Particolarmente impattante è la scena in cui il dottor Shirley e Tony sostano in un campo a causa di un guasto al motore dell’automobile. Proprio in quel luogo, stanno zappando la terra uomini e donne di colore. Donald li fissa ed essi interrompono il lavoro per qualche istante. Nessuno parla, nessuno accenna un gesto o un saluto. Interviene solo lo sguardo. Uno sguardo di compassione tra individui che, seppur appartenenti a classi sociali differenti, sono ugualmente vittime delle discriminazioni e delle imposizioni della società.

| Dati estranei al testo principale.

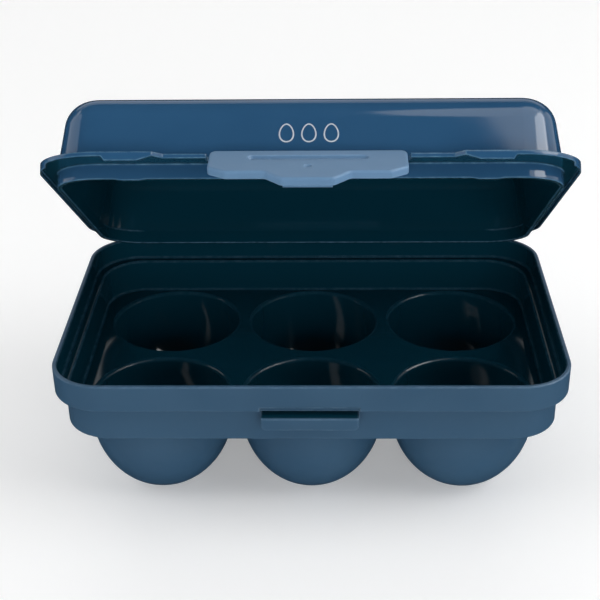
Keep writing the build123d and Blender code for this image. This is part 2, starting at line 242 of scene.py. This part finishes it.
def on_inside(nodes, links, place, centre):
    """1 on the faces that look towards a centre and 0 on the others, in the piece's own frame."""
    geometry = nodes.new("ShaderNodeNewGeometry")
    own = nodes.new("ShaderNodeVectorTransform")
    own.vector_type = "NORMAL"
    own.convert_from = "WORLD"
    own.convert_to = "OBJECT"
    links.new(geometry.outputs["True Normal"], own.inputs["Vector"])
    towards = vector_math(nodes, links, "SUBTRACT", centre, place)
    towards = vector_math(nodes, links, "NORMALIZE", towards)
    lean = vector_math(nodes, links, "DOT_PRODUCT", own.outputs["Vector"], towards)
    return spread(nodes, links, lean, 0.0, 1.0, *INNER_LEAN)


def near_edges(nodes, links):
    """The normal with its edges rounded off, and 1 on an edge, falling to 0 over EDGE_WEAR_AND_HIGHLIGHT_WIDTH."""
    softened = nodes.new("ShaderNodeBevel")
    softened.samples = EDGE_SAMPLES
    softened.inputs["Radius"].default_value = EDGE_WEAR_AND_HIGHLIGHT_WIDTH
    geometry = nodes.new("ShaderNodeNewGeometry")
    rounded = softened.outputs["Normal"]
    agree = vector_math(nodes, links, "DOT_PRODUCT", rounded, geometry.outputs["Normal"])
    return rounded, spread(nodes, links, agree, 1.0, 0.0, *EDGE_TURNED)


# ---- materials ----------------------------------------------------------------------------------
def moulded_plastic(name, colours, rough, grain, ripple_height, centre=None):
    """Moulded plastic. colours is its (deep, usual, edge wear and highlight) colour, rough its (low,
    high) roughness, grain the height of its fine texture and ripple_height that of its faint long
    ripples. Where centre is given, as a place or as "cups", the faces that look towards it are
    polished and darkened with painted shade."""
    material, nodes, links, shader = new_material(name)
    coords = nodes.new("ShaderNodeTexCoord")
    deep, usual, wear_and_highlight_colour = colours
    # colour: slow drift in the pigment, and paler edges: handling wear, and a painted highlight where
    # the rounded edges catch the light
    drift = spread(nodes, links, noise(nodes, links, coords, PIGMENT_SCALE, 3.0), 0.0, 1.0)
    body = mixed(nodes, links, drift, deep, usual)
    rounded, edge_wear_and_highlight = near_edges(nodes, links)
    scuffs = spread(nodes, links, noise(nodes, links, coords, SCUFF_SCALE, 4.0, 0.6), *SCUFFED)
    rubbed_and_highlight = nodes.new("ShaderNodeMath")
    rubbed_and_highlight.operation = "MULTIPLY"
    links.new(edge_wear_and_highlight, rubbed_and_highlight.inputs[0])
    links.new(scuffs, rubbed_and_highlight.inputs[1])
    # roughness: handling smears over the moulded finish
    smears = noise(nodes, links, coords, SMEAR_SCALE, 4.0, 0.62)
    finish = spread(nodes, links, smears, *rough)
    if centre is not None:
        # the faces that look towards the centre are polished, and their colour is darkened with
        # painted shade
        place = coords.outputs["Object"]
        middle = nearest_cup(nodes, links, place) if centre == "cups" else centre
        inside_polish_and_shade = on_inside(nodes, links, place, middle)
        body = mixed(nodes, links, inside_polish_and_shade, body, INSIDE_PAINTED_SHADE_BLUE)
        choose = nodes.new("ShaderNodeMix")
        links.new(inside_polish_and_shade, choose.inputs["Factor"])
        links.new(finish, choose.inputs["A"])
        links.new(spread(nodes, links, smears, *POLISHED), choose.inputs["B"])
        finish = choose.outputs["Result"]
    # paler edges mixed in: handling wear, and a painted highlight along the edges
    colour = mixed(nodes, links, rubbed_and_highlight.outputs[0], body, wear_and_highlight_colour)
    links.new(colour, shader.inputs["Base Color"])
    links.new(finish, shader.inputs["Roughness"])
    # bump: long soft ripples from the melt's flow under a fine even grain
    ripple = nodes.new("ShaderNodeBump")
    ripple.inputs["Strength"].default_value = 1.0
    ripple.inputs["Distance"].default_value = ripple_height
    links.new(noise(nodes, links, coords, RIPPLE_SCALE, 1.0), ripple.inputs["Height"])
    links.new(rounded, ripple.inputs["Normal"])
    fine = nodes.new("ShaderNodeBump")
    fine.inputs["Strength"].default_value = 1.0
    fine.inputs["Distance"].default_value = grain
    links.new(noise(nodes, links, coords, GRAIN_SCALE, 2.0), fine.inputs["Height"])
    links.new(ripple.outputs["Normal"], fine.inputs["Normal"])
    links.new(fine.outputs["Normal"], shader.inputs["Normal"])
    shader.inputs["IOR"].default_value = PLASTIC_IOR
    return material


def drawn_wire(name):
    """Steel wire with fine lines along its length, which is X."""
    material, nodes, links, shader = new_material(name)
    coords = nodes.new("ShaderNodeTexCoord")
    stretch = nodes.new("ShaderNodeMapping")
    stretch.inputs["Scale"].default_value = WIRE_STRETCH
    links.new(coords.outputs["Object"], stretch.inputs["Vector"])
    lines = nodes.new("ShaderNodeTexNoise")
    lines.inputs["Scale"].default_value = 1.0
    links.new(stretch.outputs["Vector"], lines.inputs["Vector"])
    finish = spread(nodes, links, lines.outputs["Fac"], *WIRE_ROUGHNESS)
    links.new(finish, shader.inputs["Roughness"])
    bump = nodes.new("ShaderNodeBump")
    bump.inputs["Distance"].default_value = WIRE_LINE_DEPTH
    links.new(lines.outputs["Fac"], bump.inputs["Height"])
    links.new(bump.outputs["Normal"], shader.inputs["Normal"])
    shader.inputs["Base Color"].default_value = STEEL
    shader.inputs["Metallic"].default_value = 1.0
    return material


def print_ink(name):
    """Pale grey pad-printed ink, a little uneven."""
    material, nodes, links, shader = new_material(name)
    coords = nodes.new("ShaderNodeTexCoord")
    patches = spread(nodes, links, noise(nodes, links, coords, INK_SCALE, 3.0), 0.0, 1.0)
    paler = tuple(INK_PALER * channel for channel in PRINT_GREY[:3]) + (1.0,)
    links.new(mixed(nodes, links, patches, PRINT_GREY, paler), shader.inputs["Base Color"])
    finish = spread(nodes, links, patches, *INK_ROUGHNESS, 0.0, 1.0)
    links.new(finish, shader.inputs["Roughness"])
    return material


def matt_floor(name):
    """A plain pale studio floor with a little light of its own."""
    material, _, _, shader = new_material(name)
    shader.inputs["Base Color"].default_value = STUDIO_WHITE
    shader.inputs["Roughness"].default_value = FLOOR_ROUGHNESS
    shader.inputs["Emission Color"].default_value = STUDIO_WHITE
    shader.inputs["Emission Strength"].default_value = FLOOR_GLOW
    return material


def glowing_wall(name):
    """A plain pale wall that shines evenly by itself."""
    material, _, _, shader = new_material(name)
    shader.inputs["Base Color"].default_value = BLACK
    shader.inputs["Emission Color"].default_value = STUDIO_WHITE
    shader.inputs["Emission Strength"].default_value = BACKDROP_GLOW
    return material


TRAY_COLOURS = (TRAY_DEEP, TRAY_BLUE, TRAY_WEAR_AND_HIGHLIGHT)
LID_COLOURS = (LID_DEEP, LID_BLUE, LID_WEAR_AND_HIGHLIGHT)
LATCH_PAINTED_LIGHT_COLOURS = (LATCH_DEEP_PAINTED_LIGHT, LATCH_BLUE_PAINTED_LIGHT, LATCH_WEAR_AND_HIGHLIGHT)
LID_CENTRE = opened(LID_CENTRE_SHUT)
TRAY_PLASTIC = moulded_plastic("satin_blue", TRAY_COLOURS, SATIN, SATIN_GRAIN, TRAY_RIPPLE, "cups")
# the latch takes its own paler copy of the satin plastic: painted light on its upward-facing top
LATCH_PLASTIC_PAINTED_LIGHT = moulded_plastic("satin_blue_latch_painted_light", LATCH_PAINTED_LIGHT_COLOURS, SATIN, SATIN_GRAIN, LATCH_RIPPLE)
LID_PLASTIC = moulded_plastic(
    "gloss_blue", LID_COLOURS, POLISHED, POLISHED_GRAIN, LID_RIPPLE, LID_CENTRE
)
PIN_STEEL = drawn_wire("pin_wire")
INK = print_ink("grey_ink")
FLOOR = matt_floor("studio_white")
BACKDROP = glowing_wall("studio_wall")

for node, material in {
    "base_tray": TRAY_PLASTIC,
    "lid_shell": LID_PLASTIC,
    "latch": LATCH_PLASTIC_PAINTED_LIGHT,
    "hinge_pin_left": PIN_STEEL,
    "hinge_pin_right": PIN_STEEL,
    "latch_pin": PIN_STEEL,
}.items():
    shown = frame["nodes"][node]
    shown.data.materials.clear()
    shown.data.materials.append(material)


# ---- small pieces that ride on the mouldings ----------------------------------------------------
def surface(node, start, heading):
    """The point and outward normal where a ray first meets a CAD node."""
    hit, place, normal, _ = frame["nodes"][node].ray_cast(start, heading)
    if not hit:
        raise ValueError(f"the ray from {tuple(start)} misses {node}")
    return place, normal


def on_surface(place, normal):
    """A matrix at a place, with Z along the normal and X as near to the carrier's X as it can be."""
    side = Vector((1.0, 0.0, 0.0))
    side = (side - normal * side.dot(normal)).normalized()
    rise = normal.cross(side)
    turn = Matrix((side, rise, normal)).transposed().to_4x4()
    return Matrix.Translation(place) @ turn


def finished_piece(name, mesh, body, material):
    """Turns a bmesh into a named piece that rides on a body and takes a slot's finish."""
    bmesh.ops.recalc_face_normals(mesh, faces=mesh.faces)
    data = bpy.data.meshes.new(name)
    mesh.to_mesh(data)
    mesh.free()
    for polygon in data.polygons:
        polygon.use_smooth = False
    piece = bpy.data.objects.new(name, data)
    bpy.context.collection.objects.link(piece)
    data.materials.append(material)
    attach(piece, body)


def egg_point(angle, width, height):
    """A point on an egg's outline, blunt end down."""
    taper = 1.0 - EGG_TAPER * sin(angle)
    return Vector((width / 2 * cos(angle) * taper, height / 2 * sin(angle), 0.0))


def egg_ring(mesh, matrix, centre_x, width, height, line, proud):
    """A closed raised outline of an egg, added to a mesh."""
    loops = []
    for inset, lift in ((0.0, -proud), (0.0, proud), (line, proud), (line, -proud)):
        ring = []
        for step in range(EGG_STEPS):
            point = egg_point(2 * pi * step / EGG_STEPS, width - 2 * inset, height - 2 * inset)
            ring.append(mesh.verts.new(matrix @ (point + Vector((centre_x, 0.0, lift)))))
        loops.append(ring)
    for first, second in zip(loops, loops[1:] + loops[:1]):
        for step in range(EGG_STEPS):
            after = (step + 1) % EGG_STEPS
            mesh.faces.new((first[step], first[after], second[after], second[step]))


def turned(mesh, matrix, profile, steps):
    """A round closed solid from (radius, height) points, the first and last on its axis."""
    rings = []
    for radius, height in profile:
        if radius == 0.0:
            rings.append([mesh.verts.new(matrix @ Vector((0.0, 0.0, height)))])
            continue
        ring = []
        for step in range(steps):
            angle = 2 * pi * step / steps
            spot = Vector((radius * cos(angle), radius * sin(angle), height))
            ring.append(mesh.verts.new(matrix @ spot))
        rings.append(ring)
    for first, second in zip(rings, rings[1:]):
        for step in range(steps):
            after = (step + 1) % steps
            if len(first) == 1:
                mesh.faces.new((first[0], second[step], second[after]))
            elif len(second) == 1:
                mesh.faces.new((first[step], first[after], second[0]))
            else:
                mesh.faces.new((first[step], first[after], second[after], second[step]))


def gate_mark(name, node, body, material, start, heading):
    """The small ring and nub where the plastic entered a mould."""
    place, normal = surface(node, start, heading)
    mark = bmesh.new()
    turned(mark, on_surface(place, normal), GATE_PROFILE, GATE_STEPS)
    finished_piece(name, mark, body, material)


# the print: three plain eggs in a row on the lid's front wall
outward = lid_turn @ direction(0.0, LID_DRAFT)
place, normal = surface("lid_shell", opened(LID_FRONT_SHUT) + outward * RAY_START, -outward)
print_matrix = on_surface(place, normal)
eggs = bmesh.new()
for column in (-1, 0, 1):
    egg_ring(eggs, print_matrix, column * EGG_PITCH, EGG_WIDTH, EGG_HEIGHT, EGG_LINE, INK_HALF_THICK)
finished_piece("egg_print", eggs, "lid", INK)

# gate marks: one on the lid's top, and one under the tray's deck
lid_start = opened(LID_TOP_SHUT) + lid_up * RAY_START
gate_mark("lid_gate_mark", "lid_shell", "lid", LID_PLASTIC, lid_start, -lid_up)
under = Vector((0.0, 0.0, -RAY_START))
gate_mark("tray_gate_mark", "base_tray", "tray", TRAY_PLASTIC, under, Vector((0, 0, 1)))


# ---- camera, floor and light --------------------------------------------------------------------
def aim(thing, place, target, roll=0.0):
    """Puts a camera or a light at a place, looking at a target."""
    turn = (target - place).to_track_quat("-Z", "Y").to_matrix().to_4x4()
    thing.matrix_world = Matrix.Translation(place) @ turn @ Matrix.Rotation(radians(roll), 4, "Z")


lens = bpy.data.cameras.new("camera")
lens.lens = CAMERA_LENS
lens.sensor_width = CAMERA_SENSOR
camera = bpy.data.objects.new("camera", lens)
bpy.context.collection.objects.link(camera)
back = direction(CAMERA_AZIMUTH, CAMERA_ELEVATION)
aim(camera, CAMERA_TARGET + back * CAMERA_DISTANCE, CAMERA_TARGET, CAMERA_ROLL)
bpy.context.scene.camera = camera

bpy.ops.mesh.primitive_plane_add(size=FLOOR_SIZE, location=(0.0, 0.0, -FLOOR_GAP))
floor = bpy.context.object
floor.name = "floor"
floor.data.materials.append(FLOOR)
floor.visible_glossy = False

# the pale wall all round, seen only by the camera
bpy.ops.mesh.primitive_uv_sphere_add(radius=BACKDROP_RADIUS)
backdrop = bpy.context.object
backdrop.name = "backdrop"
backdrop.data.materials.append(BACKDROP)
backdrop.visible_diffuse = False
backdrop.visible_glossy = False
backdrop.visible_shadow = False


def panel(name, width, height, power, use):
    """A studio light: a rectangle that lights, or an ellipse that is mirrored in the plastic. The
    camera never sees the light itself."""
    light = bpy.data.lights.new(name, "AREA")
    light.shape = "ELLIPSE" if use == MIRRORED else "RECTANGLE"
    light.size = width
    light.size_y = height
    light.energy = power
    lamp = bpy.data.objects.new(name, light)
    bpy.context.collection.objects.link(lamp)
    lamp.visible_camera = False
    lamp.visible_diffuse = use == LIT
    lamp.visible_glossy = use == MIRRORED
    return lamp


def softbox(name, azimuth, elevation, distance, width, height, power, use):
    """A panel aimed at the carrier from an azimuth and an elevation."""
    lamp = panel(name, width, height, power, use)
    aim(lamp, CAMERA_TARGET + direction(azimuth, elevation) * distance, CAMERA_TARGET)


def overhead(name, height, front, depth, width, power, turn, use):
    """A level panel above the carrier whose front edge is a set distance in front of it."""
    lamp = panel(name, width, depth, power, use)
    lamp.matrix_world = (
        Matrix.Translation((0.0, -front, height))
        @ Matrix.Rotation(radians(turn), 4, "Z")
        @ Matrix.Translation((0.0, depth / 2, 0.0))
    )


for row in OVERHEADS:
    overhead(*row)
for row in SOFTBOXES:
    softbox(*row)

# the sky: a little brighter above than below
world = bpy.data.worlds.new("studio")
world.use_nodes = True
sky = world.node_tree.nodes
sky_links = world.node_tree.links
heading = sky.new("ShaderNodeTexCoord")
height = sky.new("ShaderNodeSeparateXYZ")
sky_links.new(heading.outputs["Generated"], height.inputs["Vector"])
glow = sky.new("ShaderNodeMapRange")
glow.inputs["From Min"].default_value = SKY_BLEND[0]
glow.inputs["From Max"].default_value = SKY_BLEND[1]
glow.inputs["To Min"].default_value = SKY_BELOW
glow.inputs["To Max"].default_value = SKY_ABOVE
sky_links.new(height.outputs["Z"], glow.inputs["Value"])
sky_links.new(glow.outputs["Result"], sky["Background"].inputs["Strength"])
bpy.context.scene.world = world
bpy.context.scene.view_settings.view_transform = "Standard"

Una storia avvincente che alterna momenti di felicità e spensieratezza, a momenti brutali e tristi. Pur essendo ambientato nell’America degli anni Sessanta, Green Book è molto attuale. Permette di meditare su questioni delicate, come il razzismo o gli stereotipi, che sono parte ancora oggi della nostra realtà.

Inevitabilmente il film innesca in noi una moltitudine di emozioni, domande, riflessioni: la nostra identità è davvero determinata dal colore della nostra pelle? Chi siamo realmente?